Manifestation of thermodynamic glass transition by structure and picosecond dynamics in alkali tellurite glasses

Abstract

The Raman spectra of the 0.1Cs2O–0.9TeO2 melt were measured and analyzed over a broad temperature range including the glassy, supercooled and molten state in an effort to follow the varying structural and dynamical aspects caused by temperature and alkali modifier. The network structure of the glass/melt is formed by mixing TeO4 trigonal bipyramid and TeO3 trigonal pyramid units. Changing alkali content and/or temperature results to conversion of the TeO4 units to TeO3 units with a varying number of non-bridging oxygen atoms. The low-frequency Raman spectra reveal a well-resolved Boson peak whose frequency also depends on temperature.
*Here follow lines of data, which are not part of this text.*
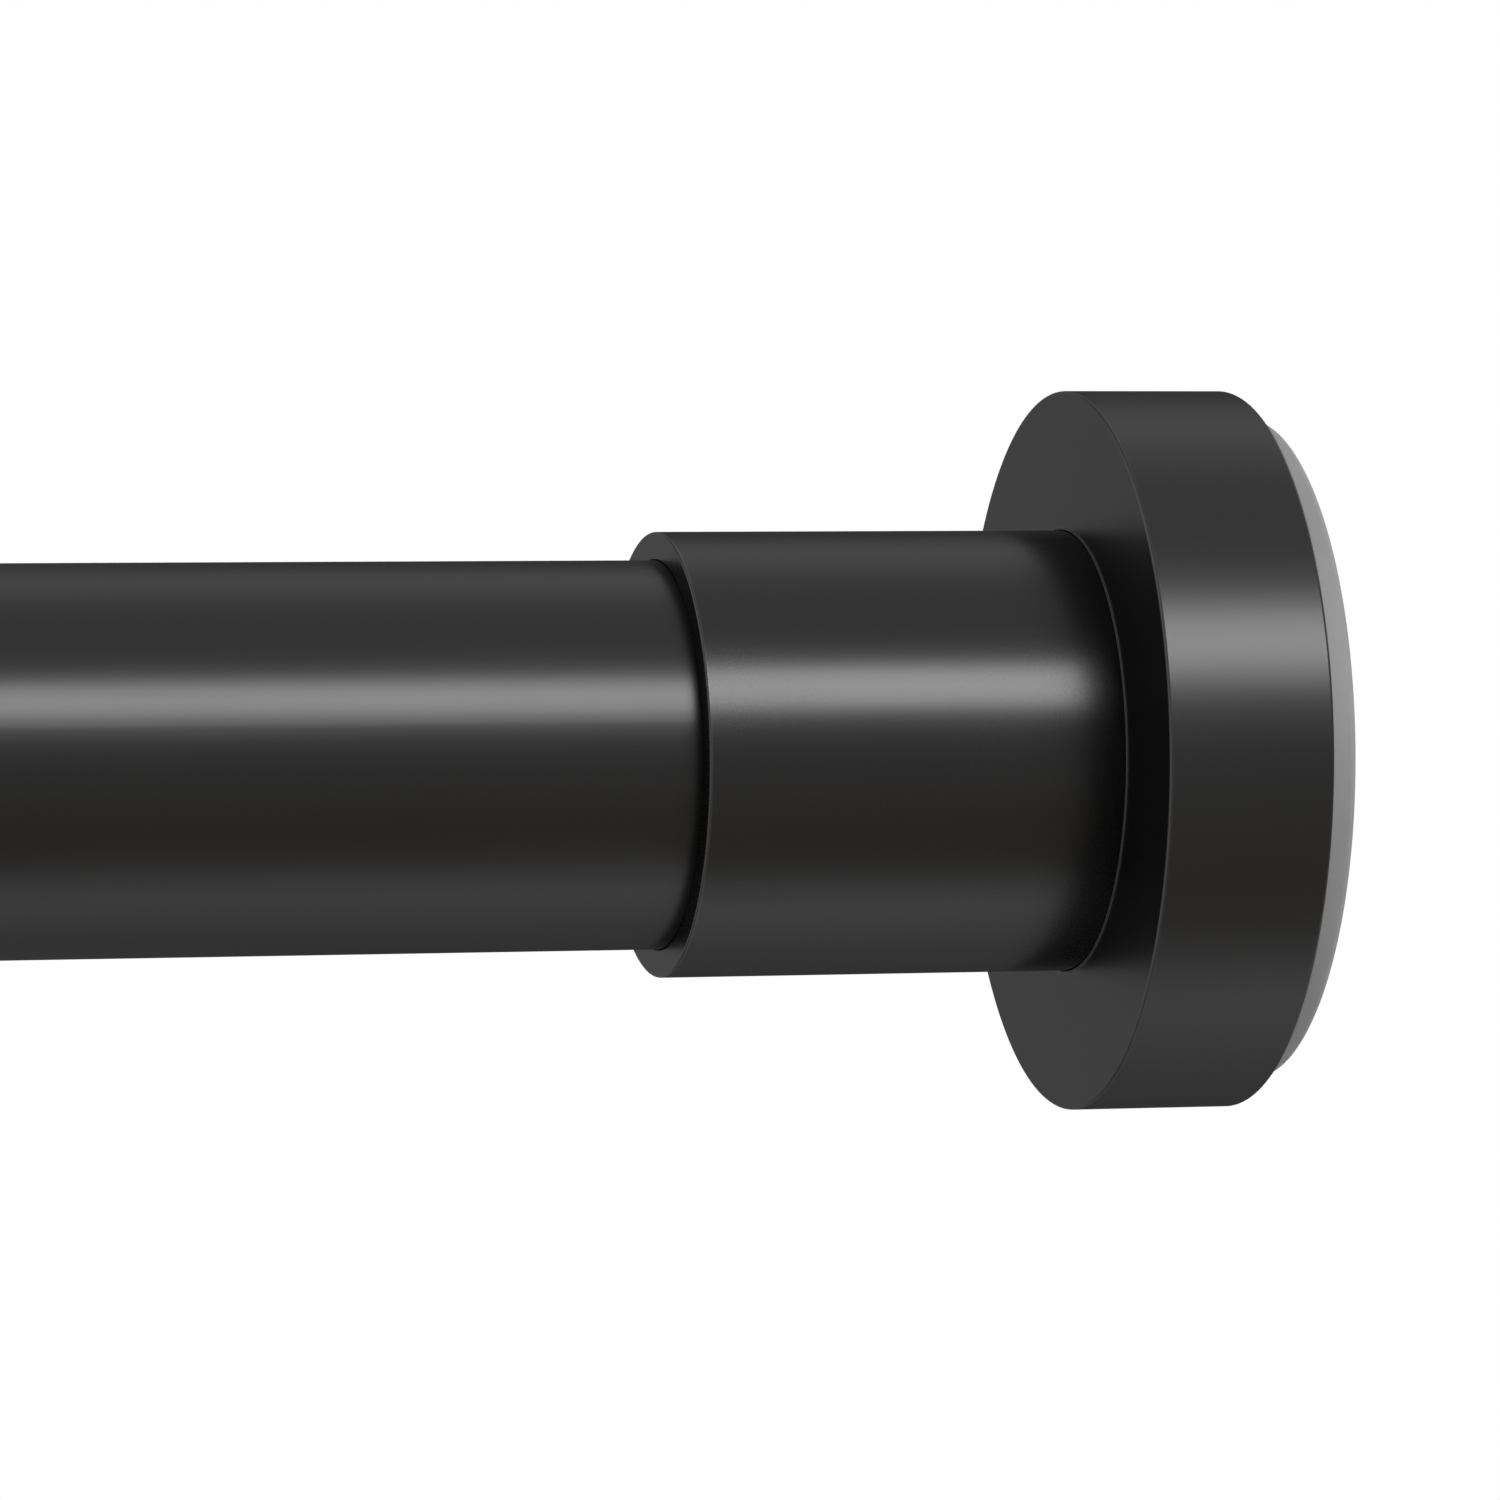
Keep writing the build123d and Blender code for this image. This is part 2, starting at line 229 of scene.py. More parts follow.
def light_ramp(tree, fac, stops):
    """A light that follows a factor through stops of (factor, level, warmth)."""
    ramp = tree.nodes.new("ShaderNodeValToRGB")
    while len(ramp.color_ramp.elements) < len(stops):
        ramp.color_ramp.elements.new(0.5)
    for element, (position, level, warmth) in zip(ramp.color_ramp.elements, stops):
        element.position = position
        element.color = (level * (1 + warmth), level, level * (1 - warmth), 1)
    tree.links.new(fac, ramp.inputs["Fac"])
    return ramp.outputs["Color"]


def maths(tree, operation, first, second=0.0):
    """One sum on one or two values, each a socket or a number."""
    node = tree.nodes.new("ShaderNodeMath")
    node.operation = operation
    for socket, value in zip(node.inputs, (first, second)):
        if isinstance(value, float):
            socket.default_value = value
        else:
            tree.links.new(value, socket)
    return node.outputs["Value"]


def product(tree, first, *others):
    """Values multiplied one after another."""
    for value in others:
        first = maths(tree, "MULTIPLY", first, value)
    return first


def diagonal(tree, first, second):
    """The length of the diagonal between two sides."""
    squares = maths(tree, "ADD", product(tree, first, first), product(tree, second, second))
    return maths(tree, "SQRT", squares)


def bump(tree, principled, height, strength, distance_mm):
    """Relief from a height, in millimetres."""
    relief = tree.nodes.new("ShaderNodeBump")
    relief.inputs["Strength"].default_value = strength
    relief.inputs["Distance"].default_value = distance_mm * MM
    tree.links.new(height, relief.inputs["Height"])
    tree.links.new(relief.outputs["Normal"], principled.inputs["Normal"])


def mixed(tree, first, second, share):
    """Two factors mixed, with the second one's share."""
    mix = tree.nodes.new("ShaderNodeMix")
    mix.inputs["Factor"].default_value = share
    tree.links.new(first, mix.inputs["A"])
    tree.links.new(second, mix.inputs["B"])
    return mix.outputs["Result"]


def mixed_colour(tree, fac, first, second):
    """Two colours mixed by a factor: the first is a socket, the second a socket or a colour."""
    mix = tree.nodes.new("ShaderNodeMix")
    mix.data_type = "RGBA"
    tree.links.new(fac, mix.inputs["Factor"])
    tree.links.new(first, mix.inputs[MIX_FIRST])
    if isinstance(second, tuple):
        mix.inputs[MIX_SECOND].default_value = (*second, 1)
    else:
        tree.links.new(second, mix.inputs[MIX_SECOND])
    return mix.outputs[MIX_RESULT]


def soften(principled, weight, depth_mm):
    """Light that passes a little way into the surface."""
    principled.inputs["Subsurface Weight"].default_value = weight
    principled.inputs["Subsurface Radius"].default_value = (1.0, 1.0, 1.0)
    principled.inputs["Subsurface Scale"].default_value = depth_mm * MM


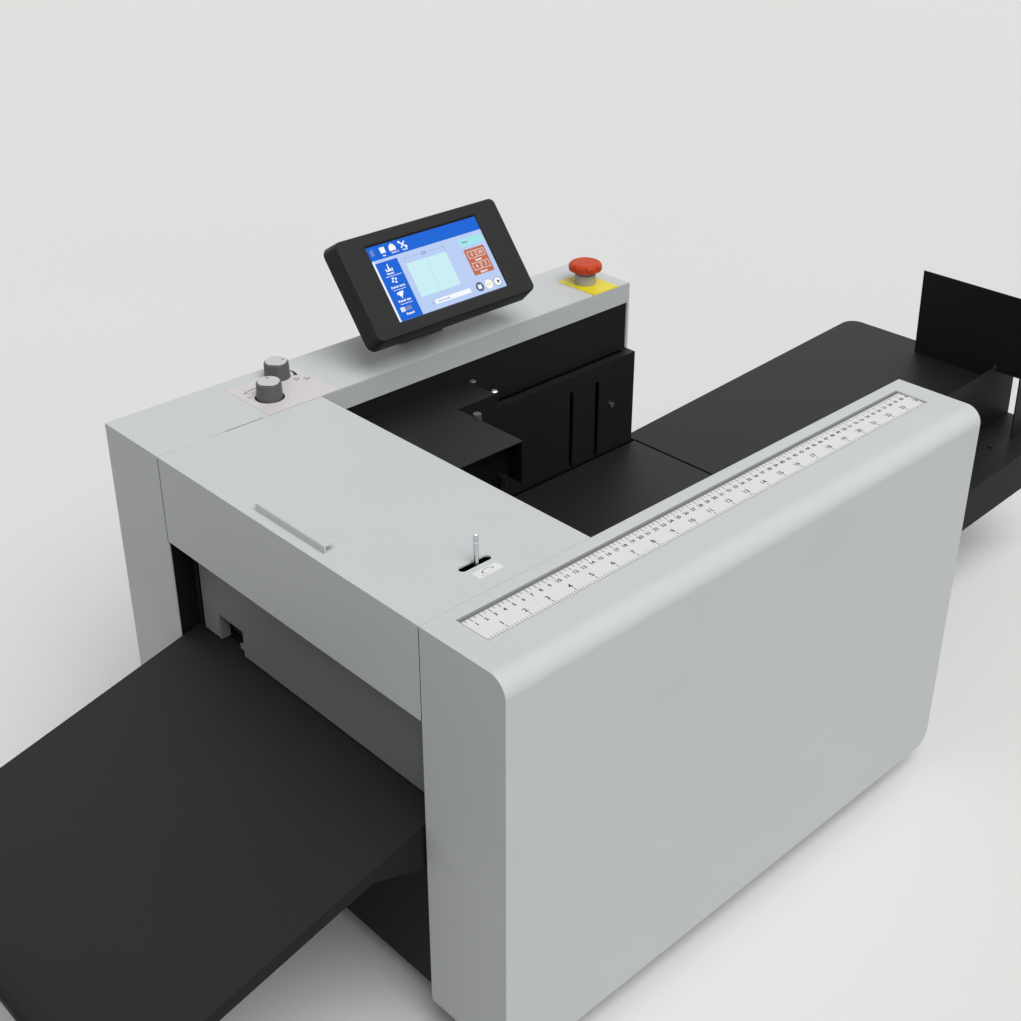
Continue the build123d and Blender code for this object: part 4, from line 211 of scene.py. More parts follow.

The variation of the maximum of the Boson peak has been determined and discussed in the framework of current phenomenological models. The short-time dynamics of the system experiences drastic changes when approaching the glass-to-liquid transition. The temperature dependent plot of the correlation times extrapolates to a crossover value, which we assign as spectral evidence of the system's known thermodynamic glass transition temperature. Similar behavior exhibit several spectral features, such as the maximum of the Boson peak, the exponent of the susceptibility and the intensity ratio related to the structural transformation from TeO4 tbp to TeO3 tp species occurring in the medium range order structure.